Exercise prompt: Check each line of the entries below for the string "object" and state how many lines have it, with no other text.

Information supplied:

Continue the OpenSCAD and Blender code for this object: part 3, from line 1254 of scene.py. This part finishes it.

--

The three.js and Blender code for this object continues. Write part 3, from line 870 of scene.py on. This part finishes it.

--

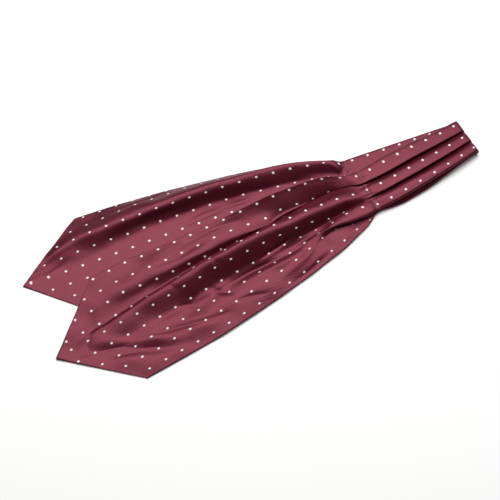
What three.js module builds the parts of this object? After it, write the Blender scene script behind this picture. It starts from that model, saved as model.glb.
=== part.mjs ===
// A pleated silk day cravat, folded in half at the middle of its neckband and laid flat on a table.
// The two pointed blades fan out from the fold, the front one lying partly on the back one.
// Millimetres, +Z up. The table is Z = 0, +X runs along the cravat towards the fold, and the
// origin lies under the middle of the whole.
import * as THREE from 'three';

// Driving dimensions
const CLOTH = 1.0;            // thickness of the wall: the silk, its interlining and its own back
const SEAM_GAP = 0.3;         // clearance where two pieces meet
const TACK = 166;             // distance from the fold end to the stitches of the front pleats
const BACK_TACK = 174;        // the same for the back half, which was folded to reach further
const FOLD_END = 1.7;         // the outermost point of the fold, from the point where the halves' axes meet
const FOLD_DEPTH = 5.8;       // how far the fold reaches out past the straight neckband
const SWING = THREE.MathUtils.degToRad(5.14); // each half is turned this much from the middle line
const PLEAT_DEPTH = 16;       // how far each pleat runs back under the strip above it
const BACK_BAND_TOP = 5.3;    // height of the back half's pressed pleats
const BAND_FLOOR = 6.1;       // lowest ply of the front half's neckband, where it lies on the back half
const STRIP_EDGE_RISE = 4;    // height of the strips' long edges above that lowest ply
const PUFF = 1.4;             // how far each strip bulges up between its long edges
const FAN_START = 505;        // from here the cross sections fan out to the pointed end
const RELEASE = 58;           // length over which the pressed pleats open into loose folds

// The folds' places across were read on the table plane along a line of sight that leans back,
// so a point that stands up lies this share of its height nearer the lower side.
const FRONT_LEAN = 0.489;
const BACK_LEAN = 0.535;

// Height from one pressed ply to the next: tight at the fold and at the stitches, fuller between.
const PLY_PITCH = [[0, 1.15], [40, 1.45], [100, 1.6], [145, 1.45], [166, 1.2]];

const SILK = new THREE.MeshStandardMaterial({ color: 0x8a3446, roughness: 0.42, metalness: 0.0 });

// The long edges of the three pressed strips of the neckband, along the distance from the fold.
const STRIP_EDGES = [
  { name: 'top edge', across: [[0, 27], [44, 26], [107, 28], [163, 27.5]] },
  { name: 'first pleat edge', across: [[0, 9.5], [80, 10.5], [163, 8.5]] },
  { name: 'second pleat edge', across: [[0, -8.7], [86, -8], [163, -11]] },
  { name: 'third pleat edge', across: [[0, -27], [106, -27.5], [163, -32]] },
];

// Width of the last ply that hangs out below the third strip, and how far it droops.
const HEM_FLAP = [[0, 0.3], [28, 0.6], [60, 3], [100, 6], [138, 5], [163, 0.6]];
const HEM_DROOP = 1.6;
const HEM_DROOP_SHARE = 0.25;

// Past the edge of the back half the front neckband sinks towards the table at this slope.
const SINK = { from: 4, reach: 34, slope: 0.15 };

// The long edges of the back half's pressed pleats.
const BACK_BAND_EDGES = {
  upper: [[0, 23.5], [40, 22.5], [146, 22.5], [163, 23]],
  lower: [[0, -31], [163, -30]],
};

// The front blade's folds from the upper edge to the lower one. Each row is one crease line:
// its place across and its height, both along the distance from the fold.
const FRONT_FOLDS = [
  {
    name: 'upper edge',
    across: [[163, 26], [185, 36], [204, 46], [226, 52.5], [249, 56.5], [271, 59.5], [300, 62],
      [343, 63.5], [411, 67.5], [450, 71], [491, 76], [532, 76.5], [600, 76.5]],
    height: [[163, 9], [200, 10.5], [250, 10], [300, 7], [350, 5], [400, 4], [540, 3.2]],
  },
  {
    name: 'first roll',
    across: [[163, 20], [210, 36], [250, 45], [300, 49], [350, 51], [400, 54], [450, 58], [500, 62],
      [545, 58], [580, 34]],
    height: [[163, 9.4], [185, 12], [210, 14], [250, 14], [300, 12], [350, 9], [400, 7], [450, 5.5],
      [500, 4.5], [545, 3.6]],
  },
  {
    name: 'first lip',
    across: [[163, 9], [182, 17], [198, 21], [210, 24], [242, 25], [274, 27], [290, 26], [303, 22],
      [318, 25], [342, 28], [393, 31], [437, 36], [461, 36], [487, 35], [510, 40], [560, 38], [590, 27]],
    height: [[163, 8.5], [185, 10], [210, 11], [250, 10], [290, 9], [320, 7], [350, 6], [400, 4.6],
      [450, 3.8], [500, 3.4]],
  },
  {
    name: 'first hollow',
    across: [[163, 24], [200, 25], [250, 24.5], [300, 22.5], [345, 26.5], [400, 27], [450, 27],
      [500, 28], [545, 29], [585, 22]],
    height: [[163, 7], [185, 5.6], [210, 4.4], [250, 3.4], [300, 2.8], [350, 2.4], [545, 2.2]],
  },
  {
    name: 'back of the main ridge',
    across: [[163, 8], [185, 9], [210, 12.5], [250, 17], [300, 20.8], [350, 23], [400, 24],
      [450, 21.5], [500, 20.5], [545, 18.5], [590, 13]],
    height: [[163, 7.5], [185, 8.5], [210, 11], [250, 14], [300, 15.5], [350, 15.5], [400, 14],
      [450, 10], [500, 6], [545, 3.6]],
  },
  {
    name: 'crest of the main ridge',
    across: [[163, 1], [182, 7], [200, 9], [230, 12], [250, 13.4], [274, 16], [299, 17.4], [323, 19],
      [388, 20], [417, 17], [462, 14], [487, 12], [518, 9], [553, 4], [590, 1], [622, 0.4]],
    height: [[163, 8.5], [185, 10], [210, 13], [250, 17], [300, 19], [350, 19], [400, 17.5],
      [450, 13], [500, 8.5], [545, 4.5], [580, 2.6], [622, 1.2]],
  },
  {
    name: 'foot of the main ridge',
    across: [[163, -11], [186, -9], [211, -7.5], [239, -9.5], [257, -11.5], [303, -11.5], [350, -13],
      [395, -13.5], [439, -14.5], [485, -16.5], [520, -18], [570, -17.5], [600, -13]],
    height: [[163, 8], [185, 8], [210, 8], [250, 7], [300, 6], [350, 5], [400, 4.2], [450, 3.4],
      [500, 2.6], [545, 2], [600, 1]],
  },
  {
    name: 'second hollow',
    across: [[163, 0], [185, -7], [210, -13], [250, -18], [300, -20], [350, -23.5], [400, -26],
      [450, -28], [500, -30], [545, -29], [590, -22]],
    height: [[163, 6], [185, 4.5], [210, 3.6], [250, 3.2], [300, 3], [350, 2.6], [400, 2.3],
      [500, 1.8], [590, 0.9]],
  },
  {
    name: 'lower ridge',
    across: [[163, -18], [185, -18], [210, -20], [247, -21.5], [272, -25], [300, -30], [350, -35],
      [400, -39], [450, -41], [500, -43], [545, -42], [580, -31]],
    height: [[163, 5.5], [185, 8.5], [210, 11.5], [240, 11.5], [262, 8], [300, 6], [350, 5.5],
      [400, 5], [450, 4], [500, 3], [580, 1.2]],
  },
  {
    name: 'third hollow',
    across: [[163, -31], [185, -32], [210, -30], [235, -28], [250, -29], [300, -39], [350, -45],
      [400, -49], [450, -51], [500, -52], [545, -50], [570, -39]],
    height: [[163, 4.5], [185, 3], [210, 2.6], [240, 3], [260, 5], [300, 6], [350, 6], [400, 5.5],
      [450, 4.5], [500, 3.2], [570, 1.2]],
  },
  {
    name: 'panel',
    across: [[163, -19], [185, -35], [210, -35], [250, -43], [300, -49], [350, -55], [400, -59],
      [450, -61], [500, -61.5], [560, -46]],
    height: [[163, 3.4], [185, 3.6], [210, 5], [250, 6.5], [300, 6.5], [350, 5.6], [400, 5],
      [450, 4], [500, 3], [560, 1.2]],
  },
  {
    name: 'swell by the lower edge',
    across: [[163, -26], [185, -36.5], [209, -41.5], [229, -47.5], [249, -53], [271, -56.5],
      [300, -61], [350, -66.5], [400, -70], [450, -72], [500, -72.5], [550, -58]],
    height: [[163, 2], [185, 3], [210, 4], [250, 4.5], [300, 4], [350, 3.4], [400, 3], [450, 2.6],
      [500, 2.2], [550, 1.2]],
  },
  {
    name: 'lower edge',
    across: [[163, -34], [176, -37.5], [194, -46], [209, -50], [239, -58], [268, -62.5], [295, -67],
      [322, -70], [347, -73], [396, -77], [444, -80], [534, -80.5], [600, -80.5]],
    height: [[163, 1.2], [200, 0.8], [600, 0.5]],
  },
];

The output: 3